大数据的产权界定
2015-01-30王宁江
王宁江
大数据的产权界定
王宁江
大数据的应用和开发已经热了几年,这股热风渐渐地从智库、学术界,从认识、理解,从市场、平台,慢慢地逼近到政务大数据的应用开发。不讲大数据似乎是落伍了,不讲应用似乎是落后了。虽然舆论有提及个人隐私保护,平台的交易数据归属权等问题,但是在大趋势下,有关大数据产权界定的关注度不大。恰恰,数据权是大数据应用开发的法律基础和前提,这一问题回避不得。借用一句话,交易顺利完成的前提是产权的界定和保护。大数据应用和开发离不开数据权的界定和保护。笔者不是法律和产权经济学方面的学者,仅以实践所知和大家一起分享自己对大数据产权界定的理解,以期抛砖引玉。
第一类是人类对大自然的认知数据。由于对象是物,它不会索取什么收益?以空间地理数据为例。对于这一类数据,涉及公共利益,公众应该有知情权,知道有哪些数据?被应用于哪些?这类数据的掌握者往往是政府或附属部门或科研机构,由此在非涉及国家安全的情况下,应该有提供数据共享的义务。如果数据需求方用于公益目的,应无偿提供;若用于商业目的,可有偿提供。这类数据有点类似国资,可以理解为所有权、经营权分立,全民所有、国家经营管理。

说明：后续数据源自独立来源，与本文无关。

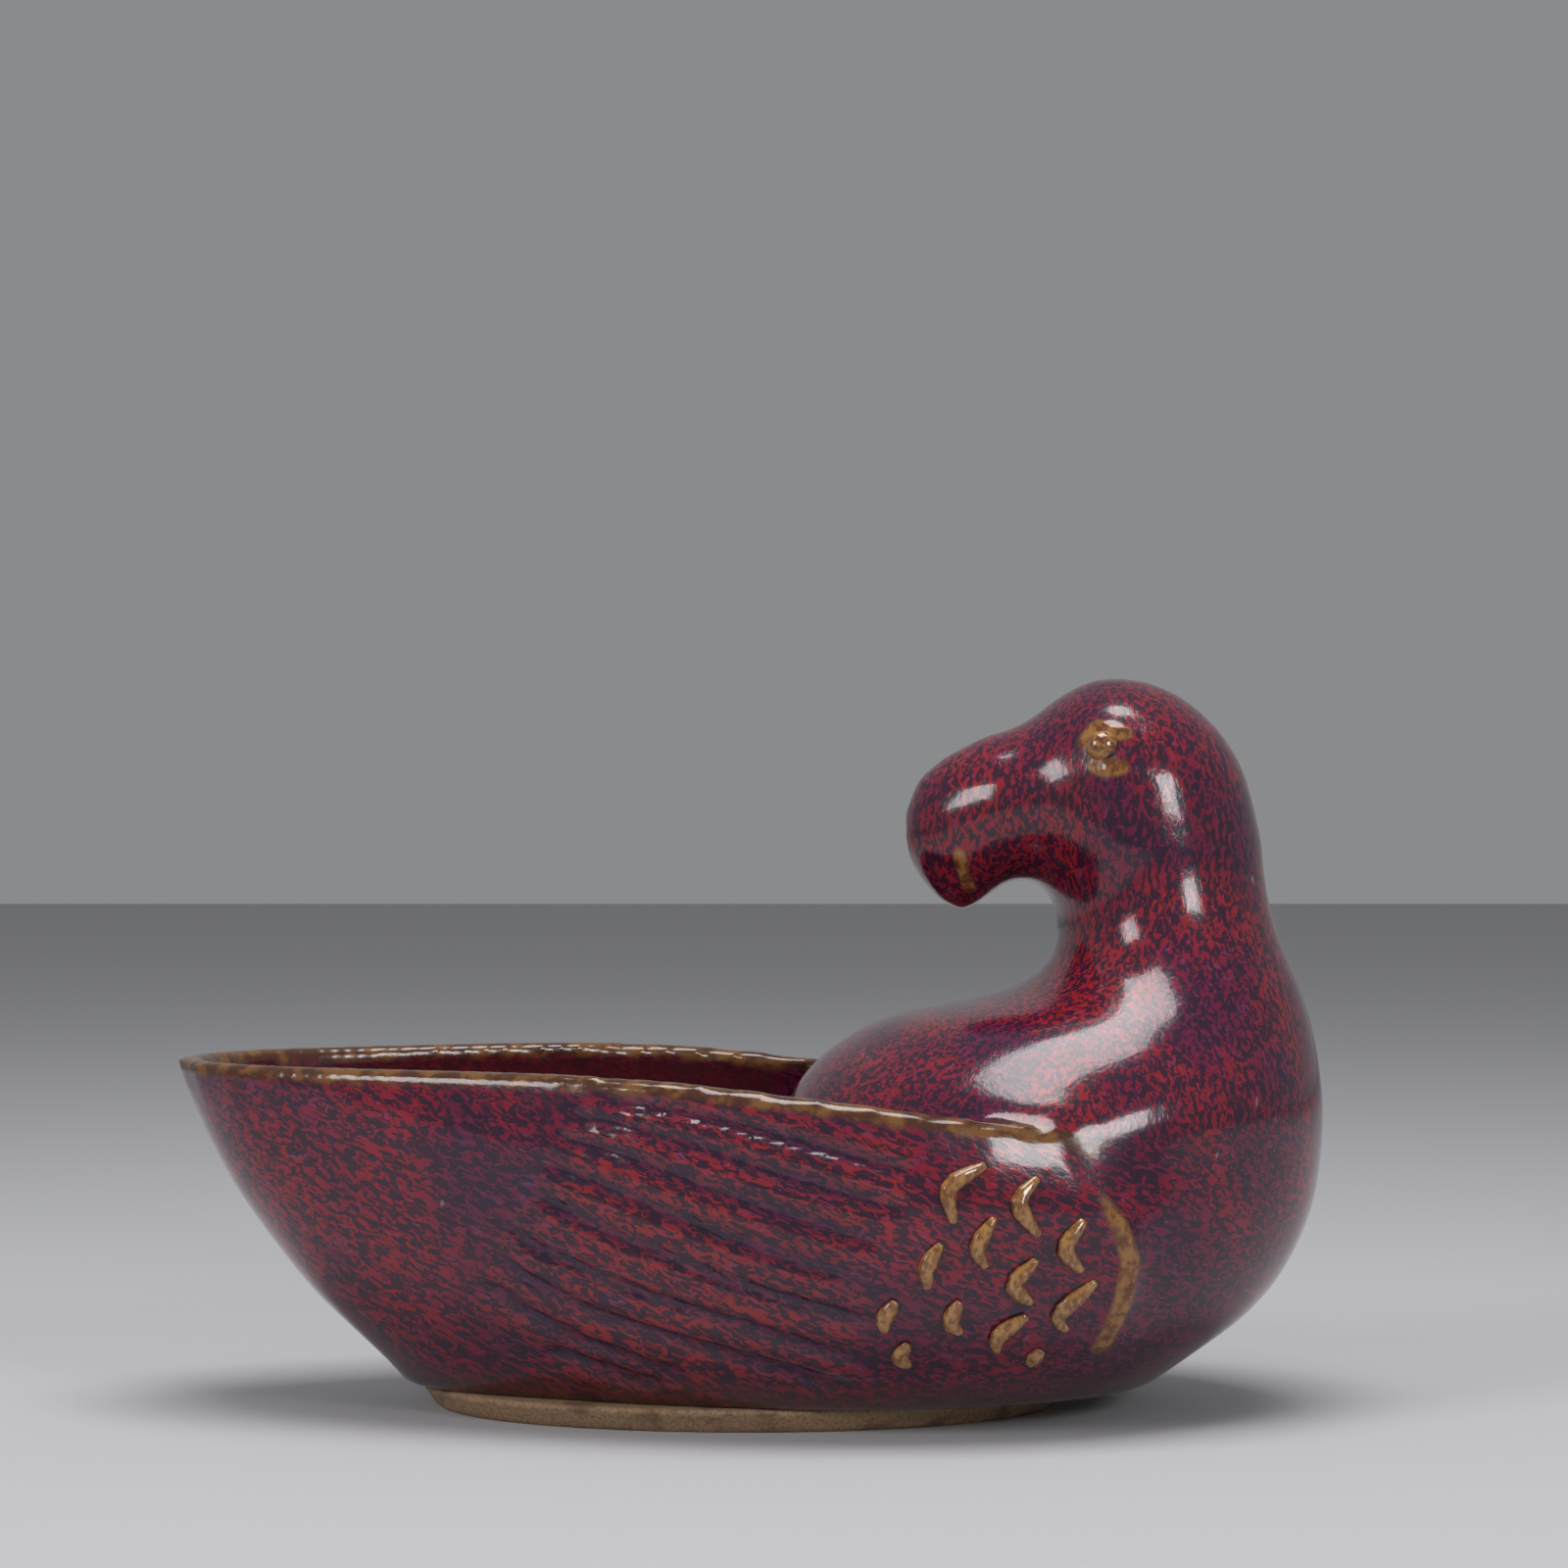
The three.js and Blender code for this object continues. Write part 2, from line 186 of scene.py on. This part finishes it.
# %% [markdown]
# ## Evening the clay
# A potter's wet fingers leave no step where the breast runs up into the neck, and no stairs along the rim. A
# remesh leaves both. Smoothing everything would wear the beak and the rim down, so there are two passes.
# Steps in and then slightly further out even the whole skin without shrinking it. Many plain steps then relax
# only the joins and the broad walls, where there is no detail to lose.

# %% Where the skin is relaxed
# Each place is bounded along x and in height, in millimetres
seam_band = fade(x, 50, 60) * fade(z, 34, 43) * (1 - fade(z, 60, 70))
crease = fade(x, 40, 45) * (1 - fade(x, 53, 58)) * fade(z, 82, 88)
neck_join = fade(x, 46, 50) * fade(z, 74, 79) * (1 - fade(z, 88, 93))
off_ridges = np.clip(1 - fade(x, 48, 51) + fade(x, 61, 64), 0, 1)
walls = fade(rim_z - z, 4, 9) * fade(z, 5, 8) * off_ridges
shoulders = fade(z - rim_z, 3, 8) * (1 - fade(z, 84, 92))
crease_share = 0.5
broad_share = 0.7
relaxed = seam_band + crease_share * crease + neck_join + broad_share * walls + broad_share * shoulders
relaxed = np.clip(relaxed, 0, 1)
print("relaxed points:", int((relaxed > 0.1).sum()))

# %% Even the skin, then relax those places
edges = np.empty(len(bird.data.edges) * 2, np.int32)
bird.data.edges.foreach_get("vertices", edges)
edges = edges.reshape(-1, 2)
neighbours = np.bincount(edges.ravel(), minlength=count)[:, None]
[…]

第二类是国家机关在依法履职中掌握的数据。这里可以分为直接和间接两块。直接数据是指国家机关针对相对人作出的履职数据,包括主体识别、登记、许可、处罚、判决等,也就是一般理解的政务、法务数据。这类数据所有权应归属国家,国家机关具有处置权,但是相对人应具有数据被应用的知情权,以及提出数据救济的异议或投诉权。而且这类数据应该由国家机关公开发布、提供共享服务。间接数据是指履职中掌握的相对人的资产经营数据或行为记录数据等,这类数据所有权、使用权应归属相对人,国家机关除非有法条明确规定的外,在提供第三方之前,必须经过相对人授权。
特别需要提出的是,如果相对人是自然人,除非有法条明确规定数据权关系的,譬如是负面记录需公开、国家机关执行公务需要等,只要涉及个人主体特征的,任何形式的使用,应当经过相对人授权。也就是说,即使被公权掌握的自然人数据,数据权应归属本人。在信用领域有句话,个人信用信息以公开为特例,保密为原则,大概也就是这层意思。
第三类是平台掌握的涉及个体的交易或行为数据。这类数据权甄别问题由来已久,早期的平台更多地体现实体特征,如商场、专业市场、交易所等等,信息更多地以纸质存在,没有大数据一说,更没应用一词,最多也就是统计综合的需要,做一些分析监测。而信息化、数字化、互联网化之后,平台变成了电子、虚拟化平台,如通信平台、电子交易平台、物流平台、金融平台、民意调查等等,信息变成了数据,数据很容易被存储、被复制、被加工,信息因容易流转而产生泄密问题,因容易交易而产生信息增值问题。平台的数据究竟归属谁?首先,平台记录的数据,其产权应当归属交易双方,而不是第三方平台,即使平台有通用条款约定的,也不应当支持,这是基本原则,否则,平台在数据应用上会“无法无天”。如果数据被合法使用,平台的交易主体应当有知情权,知道数据流转到哪里?被加工成什么?有无收益?等
平台方对数据的使用应经过书面同意授权,以诚信、善意为原则,无损交易主体或负外部性,当然对失信行为的惩戒除外。如果经营数据用于盈利目的,那么数据所有者是否享有分配权?收益如何分配?回答这个问题很难,到目前为止,笔者所能想到的解决方案是:除了有书面协议约定收益外,可参照著作权使用费的模式,由平台主办方简单地按固定比例或固定金额,把使用费划拨政府指定的部门或基金,这部分基金用于政府公共服务项目。
同样特别指出,自然人在平台上的正常交易或行为数据,只要涉及个体特征的,应受特别保护,非法定、非书面授权许可,不可使用。
第四类是两两之间的交易数据。数据的产权关系比较好界定,一句话依据双方协议约定产权归属。